New Jersey generally upholds choice-of-law clauses, so long as the clause "does not violate New Jersey's public policy." North Bergen Rex Transport, Inc. v. Trailer Leasing Co. , 158 N.J. 561, 568-69 (1999) (internal citations omitted). Defendant takes the position that "[t]he contract specifically states that Colorado law shall apply to all issues arising under the contract." Def. Mot. Summ. J. at 7. Section 2.1 of the contract between the parties provides under the "Definitions" subheading that:
"Act" shall mean the Colorado Limited Liability Company Act... which in conjunction with Colorado case law relating thereto shall be the controlling law for purposes of this Agreement and shall be utilized in this or any other jurisdiction for purposes of construing the terms and conditions herein contained.
Certif. of Christine M. Pickel, Ex. D. (ECF Doc. No. 46). The Court believes that Defendant over-reads this clause in suggesting that it is a broad choice-of-law clause that governs all disputes arising out of the contract.

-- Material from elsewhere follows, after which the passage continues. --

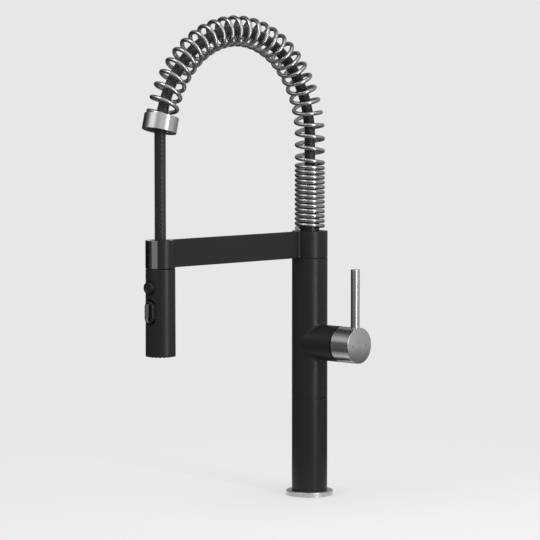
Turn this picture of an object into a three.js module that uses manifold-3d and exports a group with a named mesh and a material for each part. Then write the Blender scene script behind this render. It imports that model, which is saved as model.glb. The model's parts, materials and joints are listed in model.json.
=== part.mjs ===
// Single-lever kitchen faucet with a spring arch, a docking arm and a pull-down hand spray.
//
// Units are millimetres and +Z is up. The origin is the centre of the deck hole on the worktop's top
// face. The arm reaches towards -Y and the handle stands on the +X side.

import * as THREE from 'three';
import { mergeVertices } from 'three/addons/utils/BufferGeometryUtils.js';
import Module from 'manifold-3d';

const wasm = await Module();
wasm.setup();

// ---------------------------------------------------------------- driving dimensions

// Clearances
const slip = 0.3; // between two pieces that fit in or rest against one another
const closeFit = 0.15; // round the lever, which is pressed into the cap
const seam = 0.4; // the dark line between two turned lengths of the column
const past = 1; // how far a cut, or a solid that is joined on, runs past the face it crosses

// Roundness: how many sides a circle gets
const columnSides = 40;
const mediumSides = 20;
const smallSides = 16;
const tinySides = 8;
const hoseSides = 10;
const nozzleSides = 6;

// Base and deck fixing
const flangeRadius = 25;
const flangeThickness = 5.3;
const flangeEdge = 0.8; // chamfer on the flange's top edge
const gasketGroove = { inner: 19.5, outer: 23.5, depth: 1.6 };
const deckThickness = 30; // the worktop that the fixing is drawn up against
const jackGap = 3; // the jack screws push the clamp washer this far off the nut
const shankRadius = 16;
const shankWall = 2.5;
const shankBelowDeck = 62;
const shankInColumn = 18;
const clampRadius = 26;
const clampGasketThickness = 2.5;
const clampWasherThickness = 2.5;
const nutAcrossFlats = 46;
const nutHeight = 12;
const jackScrewRadius = 2.2;
const jackScrewOffset = 21; // from the shank's axis
const jackScrewHead = { radius: 3.6, height: 4 };

// Column
const columnRadius = 19;
const columnEdge = 0.35; // chamfer at each seam
const lowerSeamHeight = 105.2;
const upperSeamHeight = 255.1;
const nippleLength = 20;
const nippleWall = 3;

// Water ways
const supplyTubeRadius = 5;
const supplyTubeWall = 1;
const supplyTubeEdge = 0.3;
const supplyTubeSpacing = 15; // between the hot and the cold tube's axes
const supplyTubeTop = 150;
const supplyPassage = 8; // the passage carried on above each tube
const supplyTailLength = 26; // how far the tubes hang below the shank
const outletRadius = 6;

// Side boss and mixer
const handleHeight = 165;
const bossRadius = 19;
const bossReach = 44; // from the column's axis to the boss's end face
const bossFillet = 3; // where the boss runs into the column
const cartridgeRadius = 14.1;
const cartridgeLength = 33;
const cartridgeEdge = 0.5;
const cartridgeBase = 13.6; // solid plastic behind the discs
const cupRadius = 11.3; // the cartridge's inner bore
const discThickness = 3.6;
const discPocket = { depth: 2.4, clearance: 1.2 }; // where the stem's tail drives the disc
const carrierThickness = 3.4;
const cartridgeNutLength = 5;
const cartridgeNutBore = 10;
const bonnetRadius = 16.5;
const bonnetBore = 12;
const bonnetDepth = 2.7; // how deep the black ring sits in the boss
const bonnetProud = 1.8; // how far it stands out
const pivotInset = 3.4; // from the cartridge's front to the handle's tilt pin
const tiltLimit = 20; // degrees
const pinRadius = 1.5;
const pinInset = 0.1; // the pin's ends lie this far inside the ears
const earGap = 9.6; // between the carrier's two ears
const earThickness = 3.5;
const earWidth = 7;
const stemWidth = 6.4;
const stemDepth = 7.8;
const stemFromFace = 5.6; // from the cap's end face to the stem's end
const eyeClearance = 0.4; // between the stem's eye and each ear
const tailRadius = 1.8;
const tailDrop = 8; // from the tilt pin to where the tail drives the moving disc
const tailReach = 1.6; // the tail's length beyond that
const tailEdge = 0.6;
const tailClearance = 0.5; // round the tail where it passes the carrier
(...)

The contract provision quoted above incorporates only the Colorado Limited Liability Company Act, and Colorado case law related to that Act. It does not purport to incorporate the entire body of Colorado law. Defendant does not argue that the Colorado Limited Liability Act or Colorado case law supplies the three-year statute of limitations that he seeks to apply. Rather, the three-year statutory bar comes from another Colorado statute, which is not incorporated into the Agreement. See Col. Rev. Stat § 13-80-101. Therefore, the Court finds that the contractual clause cited by Defendant does not implicate the entire body of Colorado law.

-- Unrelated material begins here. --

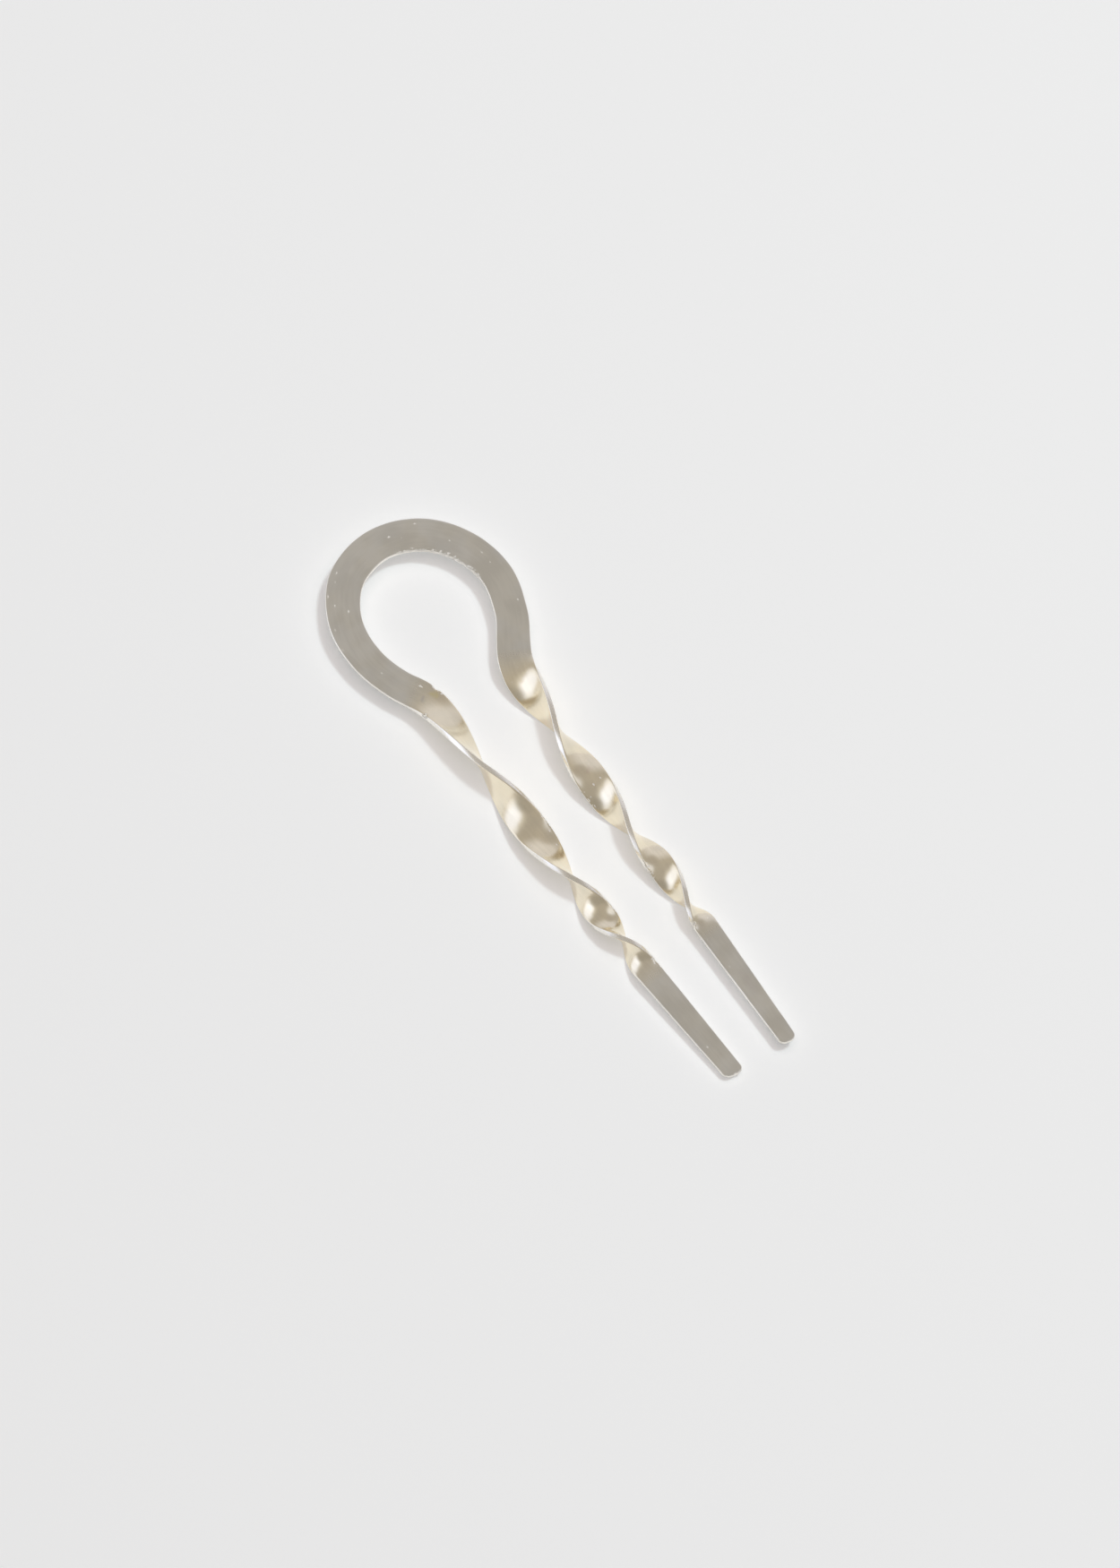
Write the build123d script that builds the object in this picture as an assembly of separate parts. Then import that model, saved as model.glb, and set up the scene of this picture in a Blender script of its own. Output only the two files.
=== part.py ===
from build123d import *

import os
from collections import namedtuple

import numpy as np

# Spiral bun pin: one flat metal strip, bent edgewise into a horseshoe head.
# Each leg is twisted through three half turns and ends in a flat tapered tip.
# Lengths are in millimetres and angles in degrees.
# The pin is shaped in its own plane: +Y from the tips to the head, +Z off the top face.

NODE = "bun_pin"
THICKNESS = 1.0
QUARTER_TURN = 90.0
LEFT = -1
RIGHT = 1

# The head, from its left end round the top to its right end.
# Bearing is measured from +Y towards +X, radius from the middle of the loop.
HeadRow = namedtuple("HeadRow", "bearing radius width")
HEAD = [
    HeadRow(-125, 14.7, 5.6),
    HeadRow(-95, 14.0, 5.7),
    HeadRow(-65, 14.6, 6.0),
    HeadRow(-32, 15.6, 6.3),
    HeadRow(0, 15.5, 6.2),
    HeadRow(32, 14.7, 6.1),
    HeadRow(65, 14.0, 5.9),
    HeadRow(95, 14.1, 5.9),
    HeadRow(125, 14.7, 5.8),
]

# The legs, a row for each quarter turn of the twist, from the crease at the head.
# Along runs from the middle of the loop towards the tip, offset is out from the pin's axis,
# and height is the middle of the strip above the plane of the head.
LegRow = namedtuple("LegRow", "along offset height width")
LEFT_LEG = [
    LegRow(12.2, 10.2, 0.0, 5.8),
    LegRow(30.7, 8.9, 0.0, 6.2),
    LegRow(44.5, 8.5, 0.0, 6.0),
    LegRow(55.9, 8.2, 0.0, 5.3),
    LegRow(63.7, 7.7, -0.1, 4.9),
    LegRow(69.8, 7.2, -0.2, 4.6),
    LegRow(76.0, 7.0, -0.4, 4.5),
]
RIGHT_LEG = [
    LegRow(16.6, 7.3, 0.0, 6.2),
    LegRow(29.6, 6.1, 0.0, 6.2),
    LegRow(41.8, 5.5, 0.0, 5.7),
    LegRow(52.6, 5.4, 0.0, 5.4),
    LegRow(61.6, 6.0, 0.0, 4.9),
    LegRow(69.7, 5.7, 0.1, 4.2),
    LegRow(75.2, 5.9, 0.1, 4.1),
]

# The flat tips. Slant is how much further the inner corner reaches than the outer one.
TipEnd = namedtuple("TipEnd", "along offset height width slant outer_radius inner_radius")
LEFT_TIP = TipEnd(99.5, 5.5, -1.0, 3.5, 1.0, 0.6, 1.0)
RIGHT_TIP = TipEnd(100.2, 5.3, 0.4, 3.0, -0.6, 1.1, 0.8)

# The pin lies on the edges of its twists, with the head raised.
PITCH = 0.906
ROLL = 0.274


def head_points():
    """Middle of the strip at each row of the head."""
    points = []
    for row in HEAD:
        bearing = np.radians(row.bearing)
        points.append((row.radius * np.sin(bearing), row.radius * np.cos(bearing), 0.0))
    return points


def leg_points(leg, side):
    """Middle of the strip at each row of a leg."""
    return [(side * row.offset, -row.along, row.height) for row in leg]


def tip_run(leg, tip, side):
    """Start of a flat tip and the straight line from there to its cut end."""
    start = Vector(side * leg[-1].offset, -leg[-1].along, leg[-1].height)
    return start, Vector(side * tip.offset, -tip.along, tip.height) - start


def slopes(stations, values, first=None, last=None):
    """Rate of change at each station, from the parabola through it and its neighbours."""
    steps = np.diff(stations)[:, None]
    rates = np.diff(values, axis=0) / steps
    inner = (steps[1:] * rates[:-1] + steps[:-1] * rates[1:]) / (steps[1:] + steps[:-1])
    start = rates[0] if first is None else first
    end = rates[-1] if last is None else last
    return np.vstack([start, inner, end])


def add_halfway(stations, values, rates):
    """Rows with one more between each two, and the rates at all of them."""
    steps = np.diff(stations)[:, None]
    chords = np.diff(values, axis=0)
    middles = (values[:-1] + values[1:]) / 2 + (rates[:-1] - rates[1:]) * steps / 8
    middle_rates = 1.5 * chords / steps - (rates[:-1] + rates[1:]) / 4
    rows = [values[0]]
    row_rates = [rates[0]]
    for index in range(len(middles)):
        rows += [middles[index], values[index + 1]]
        row_rates += [middle_rates[index], rates[index + 1]]
    return np.array(rows), np.array(row_rates)


def strip_rows():
    """Station, middle, width and their rates at each row, from left tip to right tip."""
    points = leg_points(LEFT_LEG, LEFT)[::-1] + head_points() + leg_points(RIGHT_LEG, RIGHT)
    widths = [row.width for row in LEFT_LEG[::-1] + HEAD + RIGHT_LEG]
    lengths = np.linalg.norm(np.diff(points, axis=0), axis=1)
    stations = np.concatenate([[0.0], np.cumsum(lengths)])
    values = np.column_stack([points, widths])
    ends = []
    for leg, tip, side in ((LEFT_LEG, LEFT_TIP, LEFT), (RIGHT_LEG, RIGHT_TIP, RIGHT)):
        run = tip_run(leg, tip, side)[1]
        taper = (tip.width - leg[-1].width) / run.length
        ends.append(side * np.array([*run.normalized(), taper]))
    return stations, values, slopes(stations, values, ends[0], ends[1])


def corners(value, rate, twist):
    """Corners of the section: outer top, inner top, inner bottom, outer bottom."""
    middle = Vector(*value[:3])
    heading = Vector(*rate[:3]).normalized()
    outward = Vector(-heading.Y, heading.X, 0).normalized()
    turned = Axis((0, 0, 0), heading)
    across = outward.rotate(turned, twist) * (value[3] / 2)
    up = heading.cross(outward).rotate(turned, twist) * (THICKNESS / 2)
    return [middle + across + up, middle - across + up, middle - across - up, middle + across - up]


def twisted_leg(stations, values, rates, quarters):
    """Leg between four long faces, each ruled between two corners of the turning section."""
    twists = np.array(quarters)[:, None] * QUARTER_TURN
    twist_rows, _ = add_halfway(stations, twists, slopes(stations, twists))
    rows, row_rates = add_halfway(stations, values, rates)
    sections = [corners(*row) for row in zip(rows, row_rates, twist_rows[:, 0])]
    places = [float(place) for place in range(len(sections))]
    edges = []
    for corner in range(4):
        edges.append(Edge.make_spline([item[corner] for item in sections], parameters=places))
    faces = []
    for corner in range(4):
        faces.append(Face.make_surface_from_curves(edges[corner], edges[(corner + 1) % 4]))
    for ends in (sections[0], sections[-1]):
        faces.append(Face(Wire.make_polygon(ends)))
    return Solid(Shell(faces))


def flat_head(values, rates):
    """Flat horseshoe between the creases where the legs begin to twist."""
    sections = [corners(value, rate, 0.0) for value, rate in zip(values, rates)]
    outer = [item[3] for item in sections]
    inner = [item[2] for item in sections]
    outline = [
        Edge.make_spline(outer),
        Edge.make_line(outer[-1], inner[-1]),
        Edge.make_spline(inner),
        Edge.make_line(inner[0], outer[0]),
    ]
    return extrude(Face(Wire(outline)), THICKNESS, dir=(0, 0, 1))


def flat_tip(leg, tip, side):
    """Flat tapered end of a leg, cut at a slant, with its corners rounded."""
    start, run = tip_run(leg, tip, side)
    heading = run.normalized()
    outward = Vector(-heading.Y, heading.X, 0).normalized() * side
    up = heading.cross(outward) * side
    low = start - up * (THICKNESS / 2)
    end = low + run
    slant = heading * (tip.slant / 2)
    points = [
        low + outward * (leg[-1].width / 2),
        end + outward * (tip.width / 2) - slant,
        end - outward * (tip.width / 2) + slant,
        low - outward * (leg[-1].width / 2),
    ]
    face = Face(Wire.make_polygon(points))
    for corner, radius in ((points[1], tip.outer_radius), (points[2], tip.inner_radius)):
        vertex = face.vertices().sort_by_distance(corner)[0]
        face = face.fillet_2d(radius, [vertex])
    return extrude(face, THICKNESS, dir=up)


def pin_in_its_plane():
    """The whole strip as one solid, with the head flat."""
    stations, values, rates = strip_rows()
    left = slice(0, len(LEFT_LEG))
    right = slice(len(values) - len(RIGHT_LEG), len(values))
    head = slice(left.stop - 1, right.start + 1)
    quarters = list(range(len(LEFT_LEG)))
    pieces = [
        twisted_leg(stations[left], values[left], rates[left], quarters[::-1]),
        twisted_leg(stations[right], values[right], rates[right], quarters),
        flat_tip(LEFT_LEG, LEFT_TIP, LEFT),
        flat_tip(RIGHT_LEG, RIGHT_TIP, RIGHT),
    ]
    return flat_head(values[head], rates[head]).fuse(*pieces)


def bun_pin():
    """The pin as it lies, with the origin under the middle of its box."""
    pin = pin_in_its_plane().rotate(Axis.X, PITCH).rotate(Axis.Y, ROLL)
    box = pin.bounding_box()
    middle = box.center()
    return Pos(-middle.X, -middle.Y, -box.min.Z) * pin


os.makedirs("parts", exist_ok=True)
solid = bun_pin().solid()
export_step(solid, f"parts/{NODE}.step")
print(f"{NODE}: {len(solid.faces())} faces, {solid.volume:.1f} mm3, valid {solid.is_valid}")
print("box", solid.bounding_box())
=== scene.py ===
import math

import bmesh
import bpy
import numpy as np
from mathutils import Matrix, Vector, noise


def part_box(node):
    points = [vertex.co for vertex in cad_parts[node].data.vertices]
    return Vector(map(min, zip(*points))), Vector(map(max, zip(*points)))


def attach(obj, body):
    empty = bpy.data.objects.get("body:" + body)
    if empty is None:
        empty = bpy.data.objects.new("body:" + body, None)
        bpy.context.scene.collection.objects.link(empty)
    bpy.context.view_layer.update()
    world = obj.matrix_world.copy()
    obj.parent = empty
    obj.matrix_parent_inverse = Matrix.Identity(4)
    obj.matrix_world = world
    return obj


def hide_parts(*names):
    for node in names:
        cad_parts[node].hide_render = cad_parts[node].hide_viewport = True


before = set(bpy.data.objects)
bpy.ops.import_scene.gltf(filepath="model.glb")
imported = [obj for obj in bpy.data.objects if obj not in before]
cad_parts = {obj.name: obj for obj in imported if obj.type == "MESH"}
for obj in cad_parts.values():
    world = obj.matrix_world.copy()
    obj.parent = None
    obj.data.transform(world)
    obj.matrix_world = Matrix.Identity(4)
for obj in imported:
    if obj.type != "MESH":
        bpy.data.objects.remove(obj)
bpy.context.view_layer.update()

bl_info = {
    "name": "Spiral bun pin",
    "version": (1, 0, 0),
    "blender": (4, 5, 0),
    "location": "View3D > Sidebar > Bun pin",
    "description": "A flat strip of pale metal bent into a horseshoe head with twisted legs",
    "category": "Object",
}

# The strip's tables are in millimetres and the scene is in metres.
MM = 0.001
NODE = "bun_pin"
PIECE = "bun_pin_strip"

# The head: bearing in degrees from +Y towards +X, radius of the strip's middle, width.
HEAD = (
    (-125, 14.7, 5.6),
    (-95, 14.0, 5.7),
    (-65, 14.6, 6.0),
    (-32, 15.6, 6.3),
    (0, 15.5, 6.2),
    (32, 14.7, 6.1),
    (65, 14.0, 5.9),
    (95, 14.1, 5.9),
    (125, 14.7, 5.8),
)
# The legs, a row for each quarter turn: along, offset from the pin's axis, height, width.
LEFT_LEG = (
    (12.2, 10.2, 0.0, 5.8),
    (30.7, 8.9, 0.0, 6.2),
    (44.5, 8.5, 0.0, 6.0),
    (55.9, 8.2, 0.0, 5.3),
    (63.7, 7.7, -0.1, 4.9),
    (69.8, 7.2, -0.2, 4.6),
    (76.0, 7.0, -0.4, 4.5),
)
RIGHT_LEG = (
    (16.6, 7.3, 0.0, 6.2),
    (29.6, 6.1, 0.0, 6.2),
    (41.8, 5.5, 0.0, 5.7),
    (52.6, 5.4, 0.0, 5.4),
    (61.6, 6.0, 0.0, 4.9),
    (69.7, 5.7, 0.1, 4.2),
    (75.2, 5.9, 0.1, 4.1),
)
# The cut ends: along, offset, height, width, slant, outer and inner corner radius. Slant is
# how much further the corner next to the other leg reaches than the outer one. The blank is
# upside down there after three half turns, so its outer edge lies next to the other leg.
LEFT_END = (99.6, 5.5, -1.0, 3.5, 1.0, 1.0, 1.3)
RIGHT_END = (100.5, 5.3, 0.4, 3.0, -0.7, 1.4, 1.0)
QUARTER_TURN = math.pi / 2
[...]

The agreement also limits the application of Colorado law to construing the terms and conditions of the contract. Further, the agreement notably does not contain a choice-of-law provision governing all disputes arising out of the agreement. Many of Plaintiff's claims are not premised upon a direct breach of the agreement. Rather, they are based on alleged misrepresentations made by Defendant and breaches of oral agreements and common-law and fiduciary duties. In fact, the only reference to any provision of the agreement that was allegedly violated in the Second Amended Complaint refers to Defendant's right to be provided with business records upon request within five days. See Sec. Am. Compl. ¶ 17. Thus, the dispute between the parties is not related to the construction of the terms and conditions of the contract.
Most importantly, even if the Court were to interpret the clause that Defendant points to in the contract as a broad choice-of-law provision in favor of Colorado law, the clause would not call for application of the Colorado statute of limitations. Choice-of-law clauses relate to substantive law, and thus do not incorporate a statute of limitations, which is procedural. See Kramer v. Ciba-Geigy Corp. , 371 N.J.Super. 580, 601 (App. Div. 2004) ("when parties have adopted an otherwise valid choice of law provision in an agreement, that provision will not govern when an issue is procedural"); Gatto v. Meridan Med. Assocs., Inc., Civ. No. 87-5076, 1989 WL 23125, at *4 (D.N.J. Feb. 9, 1989) ("such [choice-of-law] clauses generally do not contemplate application to statutes of limitation."); see also Woodling v. Garrett Corp. , 813 F.2d 543, 551 (2d Cir. 1987) (citing Restatement (Second) of Conflict of Laws, § 187(3) & comment h). Therefore, the agreement between the parties does not implicate the Colorado statute of limitations codified at Col. Rev. Stat. § 13-80-101.
It is thus necessary to discuss New Jersey's choice-of-law approach to statutes of limitations in order to determine which statute of limitations applies. As with the determination as to substantive law, a district court applying state law is obligated to use New Jersey choice-oflaw rules to determine which statute of limitations is applicable. Mack Trucks, Inc. v. Bendix-Westinghouse Auto. Air Brake Co. , 372 F.2d 18, 20 (3d Cir. 1966). The statute of limitations is "ordinarily a matter of procedure... and is therefore, like other procedural attributes, controlled by the law of the forum rather than the law of the state whose law otherwise governs the cause of action." Heavner v. Uniroyal, Inc. , 63 N.J. 130, 135 (1973). Therefore, although another state's substantive law might apply, the general rule in a New Jersey forum is that New Jersey's statute of limitations will apply. Id . The exception would be when New Jersey has no substantial interest in the matter, in which case the statute of limitations of the foreign state applies. Pine v. Eli Lilly & Co. , 201 N.J.Super. 186, 191 (App. Div. 1985) (citing Heavner , 63 N.J. at 140-41).
Defendant does not suggest, and could not credibly suggest, that New Jersey has no substantial interest in this matter. Although Defendant lived in Delaware at the time of the filing of the complaint, he lived in New Jersey and operated his business in New Jersey at the time of the transaction at issue. See Sec. Am. Compl. ¶ 2. The funds were wired to Defendant's bank in New Jersey. See Certif. of Christine M. Pickel, Ex. H. Nothing in the record suggests that any alleged fraudulent conduct occurred in any other state. Thus, New Jersey's choice of law approach mandates application of New Jersey's statute of limitations. Because this suit relates to a transaction that occurred in November, 2006, and subsequent conduct related to that transaction, and suit was filed within six years of November, 2006, the Court finds that the statute of limitations does not operate to bar Plaintiff's claims.
Because, for the foregoing reasons, Defendant has failed to show that the claims in this matter are time-barred, his motion will be DENIED. An accompanying order shall issue.